The Chief Executive interrupted his prepared text to comment on what he termed “a modern marvel” – the fact that newspapers did not break security to discuss his trip although they were in on the secret from the time he left Washington.
The President said the Hawaiian Islands have been converted from a mere outpost to a major base for frontline operations in the Pacific. He brought a cheer from his audience when he declared “the islands will make possible future operations in China – make possible the recapture and independence of the Philippines, and make possible the carrying of war into the home islands of Japan itself, and its capital city of Tokyo.”
Mr. Roosevelt said upon his return to Washington he intends to set up a study of Alaska and the Aleutian Islands as “a place to which many veterans of this war, especially those, who do not have strong foots in their own homes, can go to become pioneers.”

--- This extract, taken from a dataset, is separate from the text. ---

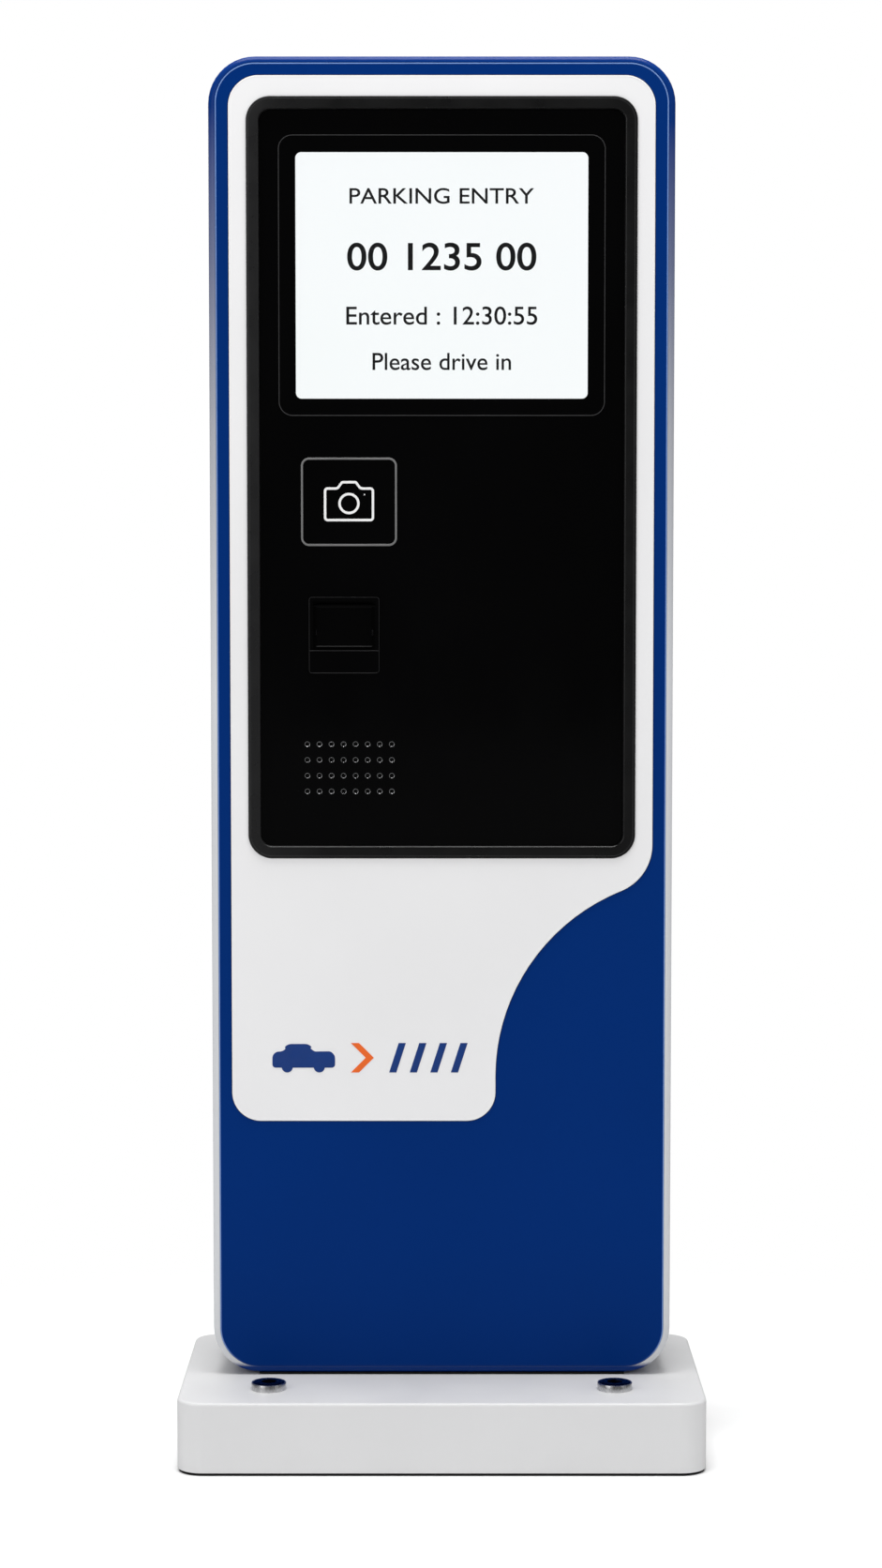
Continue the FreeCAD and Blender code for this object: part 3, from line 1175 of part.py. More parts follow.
def breaker(back):
    """Circuit breaker with its toggle, and the terminals beside it."""
    face = "(%s + din_deep)" % back
    case = block("breaker_side", face, "din_rise - breaker_tall / 2", "breaker_wide",
                 "breaker_deep", "breaker_tall")
    nose = block("breaker_side", face + " + breaker_deep", "din_rise - 22", "breaker_wide",
                 "6", "44")
    well = block("breaker_side", TOGGLE_Y + " - toggle_across / 2 - seat_gap",
                 "din_rise - 10", "toggle_wide + 2 * seat_gap", "30", "20")
    keep(cut(join(case, nose), well), "circuit_breaker")
    barrel = rod("toggle_across", "toggle_wide", "breaker_side - toggle_wide / 2",
                 TOGGLE_Y, "din_rise", "right")
    lever = doc.addObject("Part::Box", "lever")
    tie(lever, "Length", "toggle_wide")
    tie(lever, "Width", "toggle_reach")
    tie(lever, "Height", "4")
    lever.Placement = FreeCAD.Placement(FreeCAD.Vector(),
                                        FreeCAD.Rotation(FreeCAD.Vector(1, 0, 0), 20))
    for axis, text in (("x", "breaker_side - toggle_wide / 2"), ("y", TOGGLE_Y + " + 0.7"),
                       ("z", "din_rise - 1.9")):
        tie(lever, "Placement.Base." + axis, text)
    keep(join(barrel, lever), "breaker_toggle")
    rows = []
    for number in range(8):
        x = "terminal_side + terminal_wide * (%d - 3.5) / 8" % number
        rows.append(block(x, face, "din_rise - 24", "terminal_wide / 8 - 0.4", "38", "48"))
        rows.append(block(x, face, "din_rise - 30", "terminal_wide / 8 - 1", "22", "60"))
    spine = block("terminal_side", face, "din_rise - 20", "terminal_wide", "30", "40")
    keep(join(spine, *rows), "terminal_block")


# ---------------------------------------------------------------- service door
def door():
    """The folded door, its vents and the seal inside its fold."""
    body = new_body("rear_door", "door_shift", DOOR_BACK, MIDDLE, "front")
    pad(body, rounded(sketch(body), "door_wide", "door_tall", "door_corner"), "door_fold")
    dress(body, "Fillet", at_level(0), "2")
    pocket(body, rounded(sketch(body, level="door_fold"), "door_wide - 2 * door_sheet",
                         "door_tall - 2 * door_sheet", "door_corner - door_sheet"),
           "door_fold - door_sheet")
    for middle in ("fan_rise", "vent_low"):
        for number in range(int(now("vent_count"))):
            rise = "%s - %s + vent_step * (%d - (vent_count - 1) / 2)" % (middle, MIDDLE,
                                                                         number)
            pocket(body, rounded(sketch(body, v=rise, level="door_sheet"), "vent_wide",
                                 "vent_tall", "vent_tall / 2 - 0.1"), "door_sheet")
    pocket(body, circle(sketch(body, "lock_side - door_shift", level="door_sheet"),
                        "lock_plug + 4"), "door_sheet")
    seal = new_body("door_seal", "0", DOOR_INNER, MIDDLE, "front")
    inner = "(column_sheet + door_flange - 1)"
    outer = "(column_sheet + door_flange - 1 - seal_band)"
    deep = "(%s - %s - seat_gap)" % (DOOR_INNER, REAR)
    pad(seal, rounded(sketch(seal), "column_wide - 2 * " + outer,
                      "column_tall - 2 * " + outer, "column_corner - " + outer), deep)
    pocket(seal, rounded(sketch(seal, level=deep), "column_wide - 2 * " + inner,
                         "column_tall - 2 * " + inner, "column_corner - " + inner), deep)


def hinges():
    """Three hinges: cast blocks on the column, leaves on the door, pins."""
    blocks, leaves, pins = [], [], []
    x = "-hinge_side"
    end = "(hinge_long - hinge_middle) / 2"
    for number in range(3):
        middle = "(%s + hinge_step * %d)" % (MIDDLE, number - 1)
        for foot in (middle + " - hinge_long / 2", middle + " + hinge_middle / 2 + 0.5"):
            knuckle = rod("hinge_across", end + " - 0.5", x, HINGE_Y, foot)
            base = block(x + " - hinge_across * 0.4", REAR, foot, "hinge_across * 0.8",
                         "hinge_set", end + " - 0.5")
            pin_hole = rod("hinge_pin", end + " - 0.5", x, HINGE_Y, foot)
            blocks.append(cut(join(knuckle, base), pin_hole))
        foot = middle + " - hinge_middle / 2"
        knuckle = rod("hinge_across", "hinge_middle", x, HINGE_Y, foot)
        tongue = block(x + " + hinge_across * 0.5", DOOR_BACK, foot, "hinge_across",
                       "leaf_thick", "hinge_middle")
        leaf = block(x + " + (leaf_wide + hinge_across * 0.8) / 2", DOOR_BACK,
                     middle + " - hinge_long / 2", "leaf_wide - hinge_across * 0.8",
                     "leaf_thick", "hinge_long")
        bore = rod("hinge_pin + 2 * running_gap", "hinge_middle", x, HINGE_Y, foot)
        leaves.append(cut(join(knuckle, tongue, leaf), bore))
        pins.append(rod("hinge_pin", "hinge_long", x, HINGE_Y,
                        middle + " - hinge_long / 2"))
    keep(join(*blocks), "hinge_blocks")
    keep(join(*leaves), "hinge_leaves")
    keep(join(*pins), "hinge_pins")


def lock():
    """Quarter-turn lock: barrel through the door, and the plug with its cam."""
    z = MIDDLE
    collar = rod("lock_across", "3", "lock_side", LOCK_Y, z, "rear")
    neck = rod("lock_plug + 4 - 2 * running_gap", "lock_long", "lock_side", LOCK_Y, z,
               "front")
    bore_a = rod("lock_plug + 2 * running_gap - 4", "3", "lock_side", LOCK_Y, z, "rear")
    bore_b = rod("lock_plug + 2 * running_gap - 4", "lock_long", "lock_side", LOCK_Y, z,
                 "front")
    keep(cut(join(collar, neck), bore_a, bore_b), "lock_barrel")
    plug_a = rod("lock_plug - 4", "3", "lock_side", LOCK_Y, z, "rear")
    plug_b = rod("lock_plug - 4", "lock_long + cam_thick + 2", "lock_side", LOCK_Y, z,
                 "front")
    cam = block("lock_side", LOCK_Y + " - lock_long - seat_gap - cam_thick",
                z + " - cam_reach", "cam_wide", "cam_thick", "cam_reach + cam_wide / 2")
    key = block("lock_side", LOCK_Y + " + 1.2", z + " - 3", "1.4", "3", "6")
    keep(cut(join(plug_a, plug_b, cam), key), "lock_cam")


def fan():
    """Fan frame on the door's inside, with its struts, and the rotor."""
    x = "door_shift"
    front_y = "(%s - fan_deep)" % FAN_Y
    case = block(x, front_y, "fan_rise - fan_wide / 2", "fan_wide", "fan_deep", "fan_wide")
    bore = rod("fan_bore", "fan_deep", x, FAN_Y, "fan_rise", "front")
    struts = [rod("fan_hub", "3", x, FAN_Y, "fan_rise", "front"),
              block(x, FAN_Y + " - 3", "fan_rise - fan_bore / 2 - 1", "5", "3",
                    "fan_bore + 2"),
              block(x, FAN_Y + " - 3", "fan_rise - 2.5", "fan_bore + 2", "3", "5")]
    keep(join(cut(case, bore), *struts), "fan_frame")
    rotor = doc.addObject("Part::Feature", "fan_rotor")
    rotor.Shape = rotor_shape()
    place(rotor, x, FAN_Y + " - 3 - seat_gap", "fan_rise", "front")
    keep(rotor, "fan_rotor")


def rotor_shape():
    """Hub and twisted blades, along +Z from the hub's rear face. Each blade
    is ruled between a steep chord at the hub and a flatter one at its tip."""
    hub, deep = now("fan_hub") / 2, now("fan_deep") - 6
    tip = now("fan_bore") / 2 - now("fan_play") - 1.5
    shape = Part.makeCylinder(hub, deep)
    shape = shape.makeFillet(1.5, [e for e in shape.Edges if at_level(deep)(e)])
    count = int(now("fan_blades"))
    for number in range(count):
        ends = []
        for radius, chord, lean in ((hub - 1.5, 15, 55), (tip, 20, 35)):
            slope = math.radians(lean)
            along = FreeCAD.Vector(0, math.cos(slope), math.sin(slope)) * (chord / 2)
            thick = FreeCAD.Vector(0, -math.sin(slope), math.cos(slope)) * 0.9
            middle = FreeCAD.Vector(radius, 0, deep / 2)
            corners = [middle - along - thick, middle + along - thick,
                       middle + along + thick, middle - along + thick]
            ends.append(Part.makePolygon(corners + corners[:1]))
        blade = Part.makeLoft(ends, True, True)
        blade.rotate(FreeCAD.Vector(), FreeCAD.Vector(0, 0, 1), 360.0 * number / count)
        shape = shape.fuse(blade)
    return shape


# ---------------------------------------------------------------- build
def check():
    """Stops at the first object that failed, and at cuts that cut nothing."""
    for thing in doc.Objects:
        if "Invalid" in thing.State or "Error" in thing.State:
            raise RuntimeError("%s (%s) failed" % (thing.Name, thing.Label))
        if thing.TypeId == "PartDesign::Pocket":
            before = thing.BaseFeature.Shape.Volume
            if thing.Shape.Volume > before - 1e-3:
                raise RuntimeError("%s cuts nothing" % thing.Name)
    for part in KEPT:
        if part.Shape.isNull() or not part.Shape.isValid():
            raise RuntimeError("%s has no valid shape" % part.Label)


def main():
    foot_ring()
    plinth_shell()
    anchor_set()
    column_seal()
    tie_bolts()
    cable_grommet()
    column_shell()
    face_panel()
    overlay()
    side_rails()
    bezel()
    fascia()
    display()
    camera()
    ticket_mouth()
    speaker()
    printer_shelf()
    printer_frame()
    platen()
    paper()
    cutter()
    lid()
    plates()
    door()
    hinges()
    lock()
    fan()
    doc.recompute()
    check()
    os.makedirs("parts", exist_ok=True)
    for part in KEPT:
        part.Shape.exportStep("parts/%s.step" % part.Label)
        print("%-18s %2d solid(s) %12.1f mm3" % (part.Label, len(part.Shape.Solids),
                                                part.Shape.Volume))
    print(len(KEPT), "nodes")


main()
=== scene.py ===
import json
import math

import bmesh
import bpy
import numpy as np
from bpy.props import (FloatProperty, FloatVectorProperty, PointerProperty,
                       StringProperty)
from bpy.types import Operator, Panel, PropertyGroup
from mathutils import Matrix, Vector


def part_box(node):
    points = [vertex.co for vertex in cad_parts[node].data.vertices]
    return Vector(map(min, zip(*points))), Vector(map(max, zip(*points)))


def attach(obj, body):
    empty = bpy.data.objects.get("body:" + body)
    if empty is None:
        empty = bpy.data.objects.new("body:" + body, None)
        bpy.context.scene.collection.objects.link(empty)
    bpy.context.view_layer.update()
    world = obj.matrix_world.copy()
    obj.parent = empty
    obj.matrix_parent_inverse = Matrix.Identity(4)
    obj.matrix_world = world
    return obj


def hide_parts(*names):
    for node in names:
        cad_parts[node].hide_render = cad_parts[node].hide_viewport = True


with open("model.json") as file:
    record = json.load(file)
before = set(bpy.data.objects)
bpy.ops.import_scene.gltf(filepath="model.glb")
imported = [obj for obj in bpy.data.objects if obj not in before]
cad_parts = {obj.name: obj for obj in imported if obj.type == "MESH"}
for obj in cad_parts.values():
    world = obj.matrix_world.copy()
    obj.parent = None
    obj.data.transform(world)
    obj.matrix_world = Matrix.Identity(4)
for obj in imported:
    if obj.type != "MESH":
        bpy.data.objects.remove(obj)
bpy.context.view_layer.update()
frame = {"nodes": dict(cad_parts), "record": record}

bl_info = {
    "name": "Parking station",
    "version": (1, 0, 0),
    "blender": (4, 5, 0),
    "location": "View3D > Sidebar > Station",
    "description": "Finishes a parking entry station around its packed frame",
    "category": "Object",
}

NODES = frame["nodes"]


# ------------------------------------------------------------------ sizes
def length(name, default, description):
    """A length in metres."""
    return FloatProperty(name=name, default=default, description=description,
                         subtype="DISTANCE", unit="LENGTH", precision=4)


def colour(name, default, description):
    """A linear colour."""
    return FloatVectorProperty(name=name, default=default, description=description,
                               subtype="COLOR", size=3, min=0.0, max=1.0)


def words(name, default, description):
    """A line of text."""
    return StringProperty(name=name, default=default, description=description,
                          subtype="NONE")


class StationSizes(PropertyGroup):
    """Sizes of the pieces that are made here, in metres."""
    bead: length("Overlay bead", 0.0009, "Width of the rounded edge round the overlay")
    overlay_corner: length("Overlay corner", 0.031, "Radius of the overlay's upper corners")
    overlay_toe: length("Overlay toe", 0.030, "Radius of the overlay's lower corners")
    waist_side: length("Waist", 0.056, "Overlay's lower right edge from the middle")
    waist_rise: length("Waist rise", 0.047, "Where that edge starts to sweep")
    sweep_hollow: length("Hollow", 0.210, "Radius of the hollow part of the sweep")
    sweep_shoulder: length("Shoulder", 0.052, "Radius of the shoulder above it")
    frame_corner: length("Frame corner", 0.025, "Outer corner radius of the black frame")
    frame_band: length("Frame band", 0.013, "Width of the black frame's band")
    frame_edge: length("Frame edge", 0.0016, "Rounding of the black frame's edges")
    rim_corner: length("Screen rim corner", 0.0145, "Corner radius of the screen surround")
    lit_corner: length("Lit corner", 0.006, "Corner radius of the lit screen")
    # the fine lines are painted highlight lines on edges and a painted shadow line round
    # the overlay
    line: length("Fine line", 0.0008, "Width of the fine lines round the panels")
    grille_side: length("Grille", 0.0959, "Grille's middle, left of the middle")
    grille_drop: length("Grille drop", 0.6894, "Its middle below the frame's top")
    grille_step: length("Grille pitch", 0.01254, "Grille holes, pitch across")
    grille_fall: length("Grille fall", 0.0164, "Grille holes, pitch down")
    lit_margin: length("Screen margin", 0.010, "Display module beyond the lit screen")
    face_corner: length("Face corner", 0.0407, "Blue face, corner radius")
    camera_corner: length("Camera corner", 0.0085, "Corner radius of the camera surround")
    camera_line: length("Camera line", 0.0021, "Width of the camera surround")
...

Returning to the future of the Pacific, the Chief Executive said:
Line for sea and air navigation following the great circle course from Puget to Siberia and northern China passes very close to the Alaskan coast and thence westward along the line of the Aleutian Islands. From the point of view of national defense, therefore, it is essential that our control of this route shall be undisputed.
He said:
Everybody in Siberia and China knows that we have no ambition to acquire land on the continent of Asia. We as a people are utterly opposed to aggression or sneak attacks – but we as a people are insistent that other nations must not under any circumstances through the foreseeable future commit such attacks against the United States.
Therefore, it is essential that we be fully prepared to prevent them for all time to come. The word and the honor of Japan cannot be trusted.